ProxyConstraint align(
std::variant<ProxyArrayArgument, ProxyInputArguments, ProxyOutputArguments, ProxyReductionArguments> left,
std::variant<ProxyArrayArgument, ProxyInputArguments, ProxyOutputArguments, ProxyReductionArguments> right,
)#

Construct an alignment constraint descriptor from a pair of proxy objects.

This routine may be used to describe an alignment constraint between prospective arguments to a task. For example:

legate::align(legate::proxy::inputs, legate::proxy::outputs[0])

Dictates that all inputs should be aligned with output 0. Similarly

legate::align(legate::proxy::inputs[0], legate::proxy::inputs[1])

Dictates that inputs 0 and 1 of the task should be aligned.

See also

align(Variable, Variable)

Parameters:

  • left – The left operand to the alignment constraint.

  • right – The right operand to the alignment constraint.

Returns:

The alignment descriptor.

ProxyConstraint align(ProxyInputArguments proxies)#

Construct an alignment constraint descriptor for all input arguments.

The returned constraint aligns all input arguments with each other.

Parameters:

proxies – The input arguments.

Returns:

The alignment descriptor.

ProxyConstraint align(ProxyOutputArguments proxies)#

Construct an alignment constraint descriptor for all output arguments.
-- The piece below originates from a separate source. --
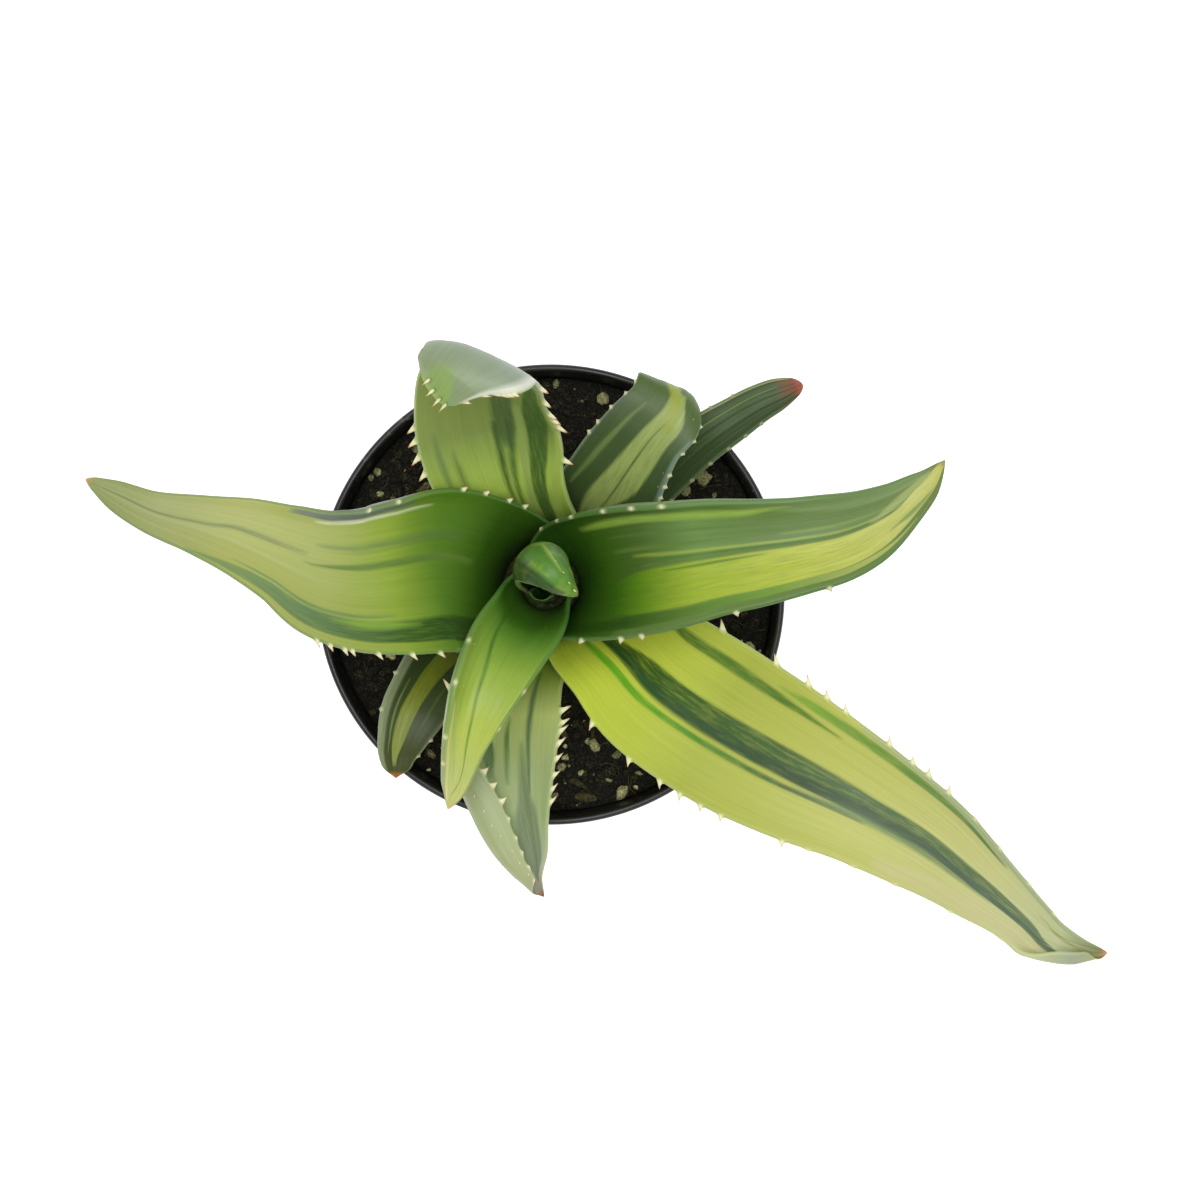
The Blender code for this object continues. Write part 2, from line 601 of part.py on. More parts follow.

The returned constraint aligns all output arguments with each other.

Parameters:

proxies – The output arguments.

Returns:

The alignment descriptor.

Constraint broadcast(Variable variable)#

Creates a broadcast constraint on a variable.
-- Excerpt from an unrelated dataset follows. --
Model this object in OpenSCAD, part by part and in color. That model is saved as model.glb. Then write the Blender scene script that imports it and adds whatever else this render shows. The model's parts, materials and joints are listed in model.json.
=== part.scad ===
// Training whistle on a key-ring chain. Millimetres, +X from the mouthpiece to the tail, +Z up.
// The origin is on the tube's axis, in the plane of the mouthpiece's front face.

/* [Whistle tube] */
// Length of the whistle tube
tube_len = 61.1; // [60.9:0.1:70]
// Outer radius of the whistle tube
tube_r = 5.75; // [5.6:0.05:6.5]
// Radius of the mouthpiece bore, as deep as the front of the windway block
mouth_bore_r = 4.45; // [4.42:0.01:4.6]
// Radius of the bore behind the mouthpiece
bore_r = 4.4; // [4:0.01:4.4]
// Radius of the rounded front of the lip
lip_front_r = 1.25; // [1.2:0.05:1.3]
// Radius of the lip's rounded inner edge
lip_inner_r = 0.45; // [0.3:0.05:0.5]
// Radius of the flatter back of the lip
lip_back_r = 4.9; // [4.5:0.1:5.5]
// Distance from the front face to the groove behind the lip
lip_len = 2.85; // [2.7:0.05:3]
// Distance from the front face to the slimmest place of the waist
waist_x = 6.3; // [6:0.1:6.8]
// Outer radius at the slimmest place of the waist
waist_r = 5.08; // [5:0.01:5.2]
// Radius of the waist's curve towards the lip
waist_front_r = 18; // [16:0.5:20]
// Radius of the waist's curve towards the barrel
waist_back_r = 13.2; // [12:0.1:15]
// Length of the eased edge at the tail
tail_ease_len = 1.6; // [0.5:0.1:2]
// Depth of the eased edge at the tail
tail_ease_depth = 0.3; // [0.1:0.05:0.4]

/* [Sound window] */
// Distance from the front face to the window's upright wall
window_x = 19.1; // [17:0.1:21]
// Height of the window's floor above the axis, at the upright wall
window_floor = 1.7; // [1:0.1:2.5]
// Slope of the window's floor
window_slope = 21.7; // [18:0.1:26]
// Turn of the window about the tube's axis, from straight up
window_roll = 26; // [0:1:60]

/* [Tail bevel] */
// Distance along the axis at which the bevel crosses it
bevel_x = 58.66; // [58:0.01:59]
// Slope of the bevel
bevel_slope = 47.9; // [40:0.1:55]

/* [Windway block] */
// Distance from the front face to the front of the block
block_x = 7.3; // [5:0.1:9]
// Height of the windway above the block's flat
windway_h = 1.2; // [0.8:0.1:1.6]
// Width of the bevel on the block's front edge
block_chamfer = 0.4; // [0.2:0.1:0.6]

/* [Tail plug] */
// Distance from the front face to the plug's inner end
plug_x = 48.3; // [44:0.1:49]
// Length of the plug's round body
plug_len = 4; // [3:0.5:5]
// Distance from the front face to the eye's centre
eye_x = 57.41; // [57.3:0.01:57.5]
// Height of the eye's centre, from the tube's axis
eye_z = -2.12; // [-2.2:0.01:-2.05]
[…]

A broadcast constraint informs the runtime that the variable should not be split among the leaf tasks, instead, each leaf task should get a full copy of the underlying store. In other words, the store should be “broadcast” in its entirety to all leaf tasks in a task launch.

In effect, this constraint prevents all dimensions of the store from being partitioned.

Parameters:

variable – Partition symbol to constrain

Returns:

Broadcast constraint

Constraint broadcast(Variable variable, tuple<std::uint32_t> axes)#

Creates a broadcast constraint on a variable.
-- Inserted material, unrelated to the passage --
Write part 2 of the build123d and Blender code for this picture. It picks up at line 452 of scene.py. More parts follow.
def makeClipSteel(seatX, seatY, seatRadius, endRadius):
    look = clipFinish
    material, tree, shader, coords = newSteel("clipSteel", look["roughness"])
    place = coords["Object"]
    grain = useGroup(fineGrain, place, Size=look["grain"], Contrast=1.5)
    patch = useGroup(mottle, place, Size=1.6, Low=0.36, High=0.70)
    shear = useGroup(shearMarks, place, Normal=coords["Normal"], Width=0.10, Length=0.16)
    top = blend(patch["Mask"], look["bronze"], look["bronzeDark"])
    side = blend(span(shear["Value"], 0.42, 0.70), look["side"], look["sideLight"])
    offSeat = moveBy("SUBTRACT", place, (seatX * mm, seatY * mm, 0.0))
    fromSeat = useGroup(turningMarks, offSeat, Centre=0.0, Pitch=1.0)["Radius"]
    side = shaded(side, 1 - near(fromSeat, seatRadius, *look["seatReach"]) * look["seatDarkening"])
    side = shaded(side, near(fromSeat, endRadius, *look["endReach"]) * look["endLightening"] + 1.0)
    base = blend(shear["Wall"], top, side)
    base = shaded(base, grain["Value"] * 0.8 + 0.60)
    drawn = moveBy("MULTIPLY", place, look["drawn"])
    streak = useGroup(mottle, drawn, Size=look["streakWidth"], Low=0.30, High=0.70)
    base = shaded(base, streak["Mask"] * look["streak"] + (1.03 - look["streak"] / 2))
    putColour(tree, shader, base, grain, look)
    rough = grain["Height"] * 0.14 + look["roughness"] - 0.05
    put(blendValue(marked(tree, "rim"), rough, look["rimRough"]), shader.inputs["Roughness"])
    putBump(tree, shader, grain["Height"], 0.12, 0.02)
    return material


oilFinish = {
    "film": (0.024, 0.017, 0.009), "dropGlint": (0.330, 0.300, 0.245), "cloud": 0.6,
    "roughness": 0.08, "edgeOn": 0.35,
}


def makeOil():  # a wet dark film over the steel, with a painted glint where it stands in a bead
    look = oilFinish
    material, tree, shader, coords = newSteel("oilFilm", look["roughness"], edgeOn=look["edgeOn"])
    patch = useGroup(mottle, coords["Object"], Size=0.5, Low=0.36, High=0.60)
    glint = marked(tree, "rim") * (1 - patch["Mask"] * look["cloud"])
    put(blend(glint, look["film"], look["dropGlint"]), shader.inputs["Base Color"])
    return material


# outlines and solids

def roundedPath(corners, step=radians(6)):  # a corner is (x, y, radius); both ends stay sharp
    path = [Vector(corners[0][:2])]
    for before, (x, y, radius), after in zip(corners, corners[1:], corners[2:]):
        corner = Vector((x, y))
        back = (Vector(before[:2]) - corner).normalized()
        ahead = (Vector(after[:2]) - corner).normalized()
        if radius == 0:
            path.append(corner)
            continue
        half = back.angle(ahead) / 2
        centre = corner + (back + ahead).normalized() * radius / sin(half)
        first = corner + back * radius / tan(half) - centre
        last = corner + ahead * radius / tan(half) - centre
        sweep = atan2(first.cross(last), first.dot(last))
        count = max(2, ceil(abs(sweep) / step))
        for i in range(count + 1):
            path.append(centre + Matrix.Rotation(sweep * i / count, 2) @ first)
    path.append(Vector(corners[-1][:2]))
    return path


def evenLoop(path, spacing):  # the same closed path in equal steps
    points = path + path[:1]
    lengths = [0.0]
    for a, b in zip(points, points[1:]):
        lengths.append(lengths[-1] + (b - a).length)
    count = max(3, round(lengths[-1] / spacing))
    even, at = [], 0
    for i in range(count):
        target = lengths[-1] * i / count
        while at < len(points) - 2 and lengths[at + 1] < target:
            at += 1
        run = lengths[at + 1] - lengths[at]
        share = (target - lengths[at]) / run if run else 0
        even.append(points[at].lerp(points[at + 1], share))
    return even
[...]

A modified form of broadcast constraint which applies the broadcast to a subset of the axes of the LogicalStore corresponding to variable. The Store will be partitioned on all other axes.

Parameters:

  • variable – Partition symbol to constrain

  • axes – List of dimensions to broadcast

Throws:

std::invalid_argument – If the list of axes is empty

Returns:

Broadcast constraint

ProxyConstraint broadcast(
std::variant<ProxyArrayArgument, ProxyInputArguments, ProxyOutputArguments, ProxyReductionArguments> value,
std::optional<tuple<std::uint32_t>> axes = std::nullopt,
)#

Construct a broadcast constraint descriptor.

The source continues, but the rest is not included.